Het is voor mij daarom onbegrijpelijk dat vooraanstaande Nederlandse politici zich in allerlei bochten wringen om geen spijt te betuigen of excuses aan te bieden voor het leed dat de Nederlandse staat heeft berokkend. Het is beslist onvoldoende om te zeggen dat het andere tijden waren. Als de politici de brieven van Petrus Donders nooit gelezen hebben, dan wordt het de hoogste tijd. De koning zou zich hierover eens moeten uitspreken.


Levensgenieter
Als bisschop lees ik de verhalen van Petrus Donders nu met heel andere ogen dan als elfjarige seminarist. Na pater Donicie werd pater Henning onze directeur op het kleinseminarie. Hij vertelde dat het wel eens een probleem kon zijn voor de heiligverklaring dat Petrus Donders pijp rookte. 

Pater Henning had een eigenaardige humor. Hijzelf rookte sigaren en vond pijproken geen obstakel om heilig te worden; sigaretten wel. Door zijn vertellingen heb ik het beeld vastgehouden dat pater Donders in de middag na een hele dag de zieken verzorgd te hebben, met zijn pijp aan de brede Coppenamerivier ging zitten om te genieten van een zachte bries en de zonsondergang. Ik zie Peerke dan met de benen gekruist, genietend van de zoete tabak, terwijl hij geheel één wordt met de Amazone en daarin vrede vindt. 

De genieter past misschien niet in het beeld van een heilige redemptorist. De foto in mijn werkkamer toont een magere man met een ingevallen gezicht in een zwarte toog. Misschien was dat het ideaalbeeld van de heilige: iemand die zich versterft door een ascetische levensstijl. 
De verhalen van pater Henning helpen mij om Petrus Donders te zien als een hardwerkende, toegewijde levensgenieter. Ik zie hem als Adam wandelen in de tuin van Batavia, genietend van de kleurenpracht van de bloemen en de duizenden vogelgeluiden.
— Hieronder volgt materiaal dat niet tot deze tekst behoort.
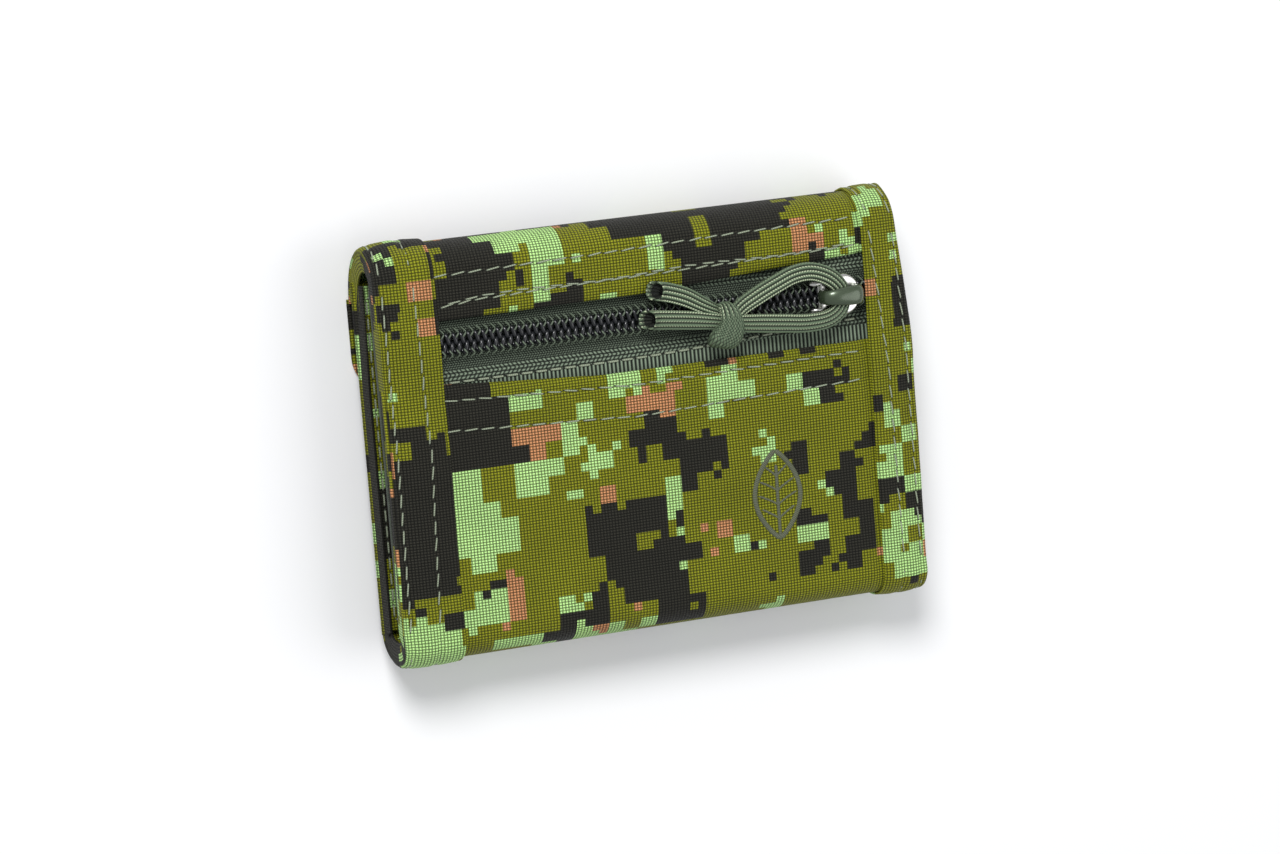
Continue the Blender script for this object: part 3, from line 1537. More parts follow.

Daar moet God hem in de luwte van de middagzon tegemoet zijn gelopen voor een babbeltje. 

 

Met de vinger omhoog
Voor Peerke was de Amazone geen godvergeten plek en Batavia geen verbanningsoord. Ik denk dat het machtige woud en de wijde Coppenamerivier hem stil en vredig hebben gemaakt om beter het mysterie van het lijden van de melaatsen en van God binnen te dringen.

In het bisschopshuis heb ik met een donatie van de Jacques de Leeuwstichting zes glas-in-lood ramen laten ontwerpen en maken door Jules Brandflu, een kundige Surinamer. Twee van deze ramen gaan over Petrus Donders in de Amazone. 

In het eerste raam zien wij Petrus Donders met de kleurenpracht van de palulu, de nationale bloem van Suriname. Die groeit en bloeit in het wild in moerassige gebieden, zoals Petrus Donders opbloeide op plekken waar de mensen niet graag wonen; die wonen liever hoog en droog. 

In het tweede raam onderwijst Petrus Donders de melaatsen op Batavia en wijst met zijn vinger omhoog. De vinger omhoog in de Amazone zou best wel die van Jezus kunnen zijn die oproept tot inkeer. De vinger die aandacht wil, maar ook van iemand die het antwoord weet en het dringend wil meedelen aan de rest van de wereld. 

 

Welkom
De kapel in het bisschopshuis kan nu met recht een Petrus Donderskapel genoemd worden. Hij blijft mij inspireren, zeker nu de Amazone bedreigd wordt door dezelfde hebzucht waarvan hij een afschuw had.

Wie na de coronacrisis het schilderij van Leo Wong Loi Sing (zie eerste artikel) en de glas-in-loodramen  wil zien en de vrede van de Amazone te Batavia wil ervaren, is van harte welkom. In de grote pastorie tegenover de kathedrale basiliek kunt u dan slapen in een van de kamers waarin pater Donders geslapen heeft en bidden bij zijn graf om hem te maken tot patroon van de Amazone.